President Xi has been at pains to stress that ‘the pursuit of the Belt and Road Initiative is not meant to reinvent the wheel. Rather, it aims to complement the development strategies of countries involved by leveraging their comparative strengths.’ President of the China Institute of International Studies (CIIS) Ambassador Su Ge recently noted that China is ‘looking for a more inclusive world order with more respect for diversity, not a new world order.’ It is here that a clear thought-process becomes relevant. The comprehension of contemporary China calls for primarily understanding the contemporary world.

Chou Enlai succeeded in dispelling qualms and apprehensions that existed sixty years ago and thrust China into the global arena. Xi Jinping has marked the milestone with far reaching vision and cemented the position of China as a key leader, in world affairs. His initiatives in resurrecting the ancient Silk Road and thereby creating an ‘economic belt’ has widely enhanced the influence of China not only across the Asian region but beyond into Africa, the Middle East and Europe as investments are targeted in the areas of road, rail, port and pipelines across scores of countries.

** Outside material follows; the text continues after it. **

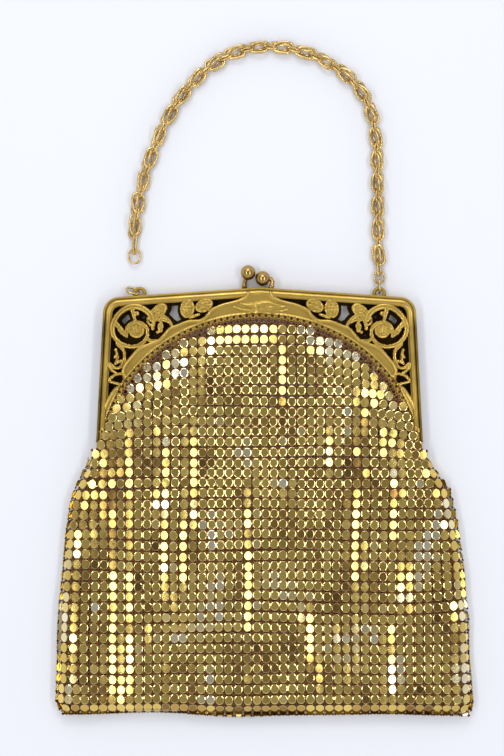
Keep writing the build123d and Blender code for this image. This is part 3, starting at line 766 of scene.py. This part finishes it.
for item in made["geom"]:
    if isinstance(item, bmesh.types.BMVert):
        for axis, pitch in enumerate((column_pitch, row_pitch)):
            gap_centre = math.copysign(pitch / 2 * mm, item.co[axis])
            item.co[axis] = gap_centre + (item.co[axis] - gap_centre * 0.66) * 1.25
        item.co.z -= arm_drop * mm
bmesh.ops.recalc_face_normals(shaping, faces=shaping.faces[:])
shaping.to_mesh(plaque.data)
shaping.free()
bpy.ops.mesh.primitive_torus_add(
    major_radius=0.62 * mm, minor_radius=0.13 * mm, major_segments=8, minor_segments=4
)
wire_ring = bpy.context.object


def template(thing):
    """Points and faces of a modelled piece."""
    points = np.array([v.co for v in thing.data.vertices])
    faces = [tuple(p.vertices) for p in thing.data.polygons]
    bpy.data.objects.remove(thing)
    return points, faces


plaque_points, plaque_faces = template(plaque)
ring_points, ring_faces = template(wire_ring)
first = plaque_faces[0]
one_side, other_side = plaque_points[list(first[1:3])] - plaque_points[first[0]]
if np.cross(one_side, other_side)[2] < 0:
    plaque_faces = [face[::-1] for face in plaque_faces]

left_side = np.array([
    (-41.9, 20.6), (-46.9, 15.4), (-49.6, 8.9), (-52.4, 2.1), (-55.5, -3.8), (-57.4, -6.0), (-59.4, -9.4),
    (-61.4, -13.2), (-62.8, -16.1), (-64.1, -20.9), (-65.8, -30.9), (-66.7, -38.6), (-67.5, -47.7),
    (-68.1, -58.0), (-68.6, -75.1),
    (-69.0, -82.0), (-69.3, -88.8), (-68.5, -90.9), (-66.4, -92.8),
])
right_side = np.array([
    (46.0, 17.8), (49.3, 11.3), (51.7, 3.4), (55.5, -3.8), (57.9, -6.2), (59.6, -9.3), (62.2, -12.7),
    (64.4, -16.8), (65.1, -20.2), (67.1, -28.1), (69.2, -40.5), (70.2, -54.5), (71.3, -61.4), (71.7, -75.1),
    (72.3, -82.0), (72.7, -88.8), (72.2, -90.9), (70.5, -92.8),
])
hem_y = -92.9
map_step = 0.5
map_x = np.arange(-80, 80.01, map_step)
map_y = np.arange(-96, 50.01, map_step)
wall_x, wall_y = np.meshgrid(map_x, map_y, indexing="ij")


def arch_depth(x, y):
    """Distance in mm from the arch line, positive on the mesh's side."""
    inward = 1 - np.hypot(x / arch_half[0], (np.maximum(y, arch_centre_y) - arch_centre_y) / arch_half[1])
    return inward * arch_half[0] + (arch_half[1] - arch_half[0]) * inward * np.clip((y + 5) / 48, 0, 1)


def eased(values, low, high):
    """Rise smoothly from 0 at low to 1 at high."""
    share = np.clip((values - low) / (high - low), 0, 1)
    return share * share * (3 - 2 * share)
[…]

Furthering interest and engagement in the region, China’s assumption of the chairmanship of the Conference on Interaction and Confidence Building Measures in Asia (CICA), saw a reiteration of the Chinese policy of integrating to a greater degree. President Xi stressed that ‘with our interests and security so closely intertwined, we will swim or sink together and we are increasingly becoming a community of common destiny.’ The close affinity being nurtured through investment and commerce has benefited countries throughout the region and is expected to bear more fruit as the growth of the relationship expands.

While the British saw the sun set on their empire when they left Hong Kong, the Chinese sun is on the ascent and so is their ‘empire.’ With a growing global presence, which is physical, economical, financial and political, the building of an empire, is evident.